Para substituir Simeira na Corregedoria, Derrite nomeou Fabio Sérgio do Amaral, ex-comandante do Rota conhecido por ser linha dura. Os dois também são amigos há anos. Sob a gestão de Amaral, a PM afastou alguns dos militares responsáveis por investigações internas. Ele é indiscreto em suas posições políticas. No último final de semana, publicou no status do WhatsApp uma foto do pré-candidato a prefeito de São Paulo Guilherme Boulos (Psol) acompanhada da legenda: “Ele não.” Em outra publicação, comemorou o fato de que o X, antigo Twitter, havia suspendido a conta do jornal O Globo. “Grande dia para a verdade!”, escreveu Amaral. Mas era fake news: o jornal nunca teve a conta suspensa.
Uma diretriz publicada em 2021 pela PM de São Paulo afirma que “é vedado ao policial militar (da ativa, agregado ou veterano), por meio de contas pessoais em mídias sociais e aplicativos mensageiros, a criação, edição, postagem ou compartilhamento de conteúdos que se relacionem, direta ou indiretamente, com a Polícia Militar”. Também são proibidos comentários “depreciativos a outros órgãos públicos, autoridades e demais militares do Estado”, assim como o compartilhamento de “informações ou dados não comprovados ou inverídicos (fake news)”.
A piauí perguntou à Secretaria de Segurança Pública se as normas de conduta resultarão, portanto, em punição a Amaral. Não houve resposta até a publicação desta reportagem.
Anova regra das investigações foi mal recebida por especialistas em segurança pública. “É um equívoco organizacional”, opina José Vicente da Silva Filho, coronel da reserva e ex-coordenador de Análise e Planejamento da Secretaria da Segurança Pública. “Certas falhas graves devem ficar sob responsabilidade dos comandantes regionais, que foram desautorizados. A alta cúpula deveria cuidar de questões administrativas e operacionais, não de casos individualizados.”
A exigência de provas documentais para embasar o afastamento de PMs, além disso, pode servir de barreira às investigações. Em muitos casos, é difícil obter indícios preliminares contra policiais suspeitos de crimes. “Essa medida é mais um passo rumo ao desmonte das regras para conter e investigar a violência policial”, lamenta Bruno Paes Manso, jornalista e pesquisador do Núcleo de Estudos da Violência da USP. “Há uma fragilização do controle da polícia que havia sido construído nas gestões anteriores, com a comissão de mitigação de risco e a instalação de câmeras nos uniformes.
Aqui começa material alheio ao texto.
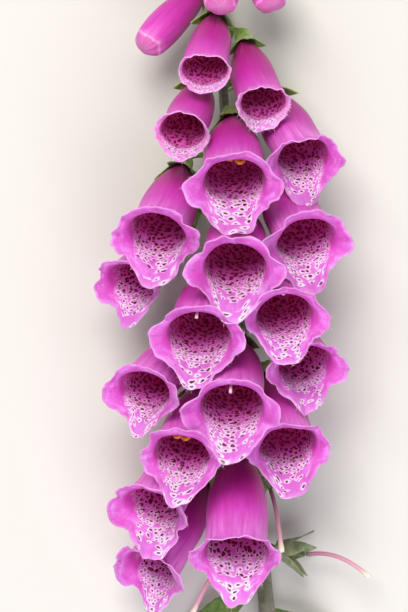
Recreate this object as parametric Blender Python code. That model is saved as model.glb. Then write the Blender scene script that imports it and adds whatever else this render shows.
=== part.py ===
"""A cut foxglove flower spike, lying on its back on a flat surface.

The stem runs along +Y from its cut end to the tip of the spike, and the bells rise from it towards +Z.
Every flower is a bell (the corolla) seated in a green calyx on a short stalk. Older flowers have dropped
their bells and keep the calyx with its seed pod and style. Above the open flowers the buds get smaller
and greener towards the tip. Sizes are in millimetres until the skin function turns them to metres.
"""

import math

import bmesh
import bpy
from mathutils import Vector

MM = 0.001

# The stem: (height from the cut end, sideways, above the surface), in mm.
STEM_ROUTE = [(0, 15.2, 3.4), (45, 10.0, 6.4), (100, 4.6, 9.6), (160, -0.6, 10.6),
              (225, -5.2, 10.2), (285, -8.8, 8.0), (330, -10.8, 4.9)]
STEM_CUT_RADIUS = 3.2
STEM_TIP_RADIUS = 1.0
STEM_SIDES = 10
STEM_RINGS = 22

# The bell: its wall, how flat its tube is, and the girth along the tube as (share of length, share of girth).
WALL = 0.8
TUBE_HEIGHT_SHARE = 0.84
TUBE_GIRTH = [(0.0, 0.24), (0.10, 0.30), (0.20, 0.52), (0.32, 0.76), (0.45, 0.92), (0.62, 1.0), (1.0, 1.0)]
BELL_RINGS = [0.0, 0.11, 0.24, 0.42, 0.72, 1.0]
LOBE_RINGS = [0.5, 1.0]
BELL_SIDES = 12

# The five lobes of the mouth: (middle in degrees from the lower lip, half width in degrees, reach in mm).
LOBES = [(0, 46, 13.0), (80, 38, 8.2), (-80, 38, 8.2), (150, 44, 3.0), (-150, 44, 3.0)]
LOBE_RIM = 1.4
FLARE_LOWER, FLARE_SIDE, FLARE_UPPER = 22, 74, 40

# The calyx: a cup round the base of the bell with five sepals, and the gap that keeps it clear.
CUP_SIDES = 10
CUP_WALL = 0.6
STALK_RADIUS = 1.1
GAP = 0.3
FOOT_GAP = 1.0

# The open flowers, from the lowest up. Each says where the bell's base is: its height up the stem, how far
# to the side of the stem and how far above it; then how the bell points: its turn from straight down the
# stem (+ to the right) and its nod from straight up, in degrees; then its length, girth and lobe size.
OPEN_FLOWERS = [
    # height  side  above  turn  nod  length  girth  lobes
    (105.9, -4.3, 12.0, -2, 50, 44.0, 21.4, 1.00),
    (96.5, -15.7, -2.0, -31, 60, 43.0, 20.0, 0.95),
    (113.9, -15.5, 4.0, -32, 50, 43.0, 20.0, 0.95),
    (127.8, -13.5, 9.0, -20, 35, 43.0, 20.0, 0.95),
    (131.6, 8.2, 1.0, 14, 36, 43.0, 20.0, 0.95),
    (144.7, -2.0, 13.0, -4, 33, 44.0, 21.4, 1.00),
    (146.4, -17.0, 5.0, -38, 38, 42.0, 19.4, 0.80),
    (158.6, 9.8, 0.0, 28, 40, 42.0, 19.4, 0.85),
    (167.2, -7.9, 12.0, -13, 32, 43.0, 21.4, 1.00),
    (172.6, 10.4, 9.0, 16, 32, 42.0, 20.0, 0.95),
    (187.4, -13.9, -1.6, -40, 50, 42.0, 18.6, 0.80),
    (190.2, 2.1, 13.0, -3, 31, 43.0, 21.4, 1.00),
    (201.2, 15.6, 6.0, 23, 38, 42.0, 20.4, 0.95),
    (204.2, -15.8, 6.0, -19, 39, 42.0, 20.4, 1.00),
    (220.6, 2.0, 14.0, 2, 35, 42.0, 21.2, 1.00),
    (231.0, 16.1, 6.0, 23, 44, 40.0, 19.2, 0.85),
    (234.0, -7.1, 10.0, -18, 35, 36.0, 16.0, 0.55),
    (248.4, 8.0, 11.0, 14, 43, 37.0, 16.0, 0.55),
    (257.2, -0.8, 14.0, -11, 40, 35.0, 15.4, 0.40),
]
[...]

Tudo está sendo desconstruído com velocidade.”
Em nota enviada à piauí, a Secretaria de Segurança Pública classificou o desmonte da Corregedoria como um processo de aperfeiçoamento administrativo. Afirmou que a nova regra “busca justamente padronizar os critérios para o afastamento de policiais e aprimorar o controle por parte da Corregedoria”. Além disso, diz a nota, a determinação da Secretaria de Segurança “mantém a autonomia dos comandos locais para indicar o afastamento” de policiais. Tudo com o objetivo de tornar o processo de investigação “ainda mais justo, transparente e eficaz”.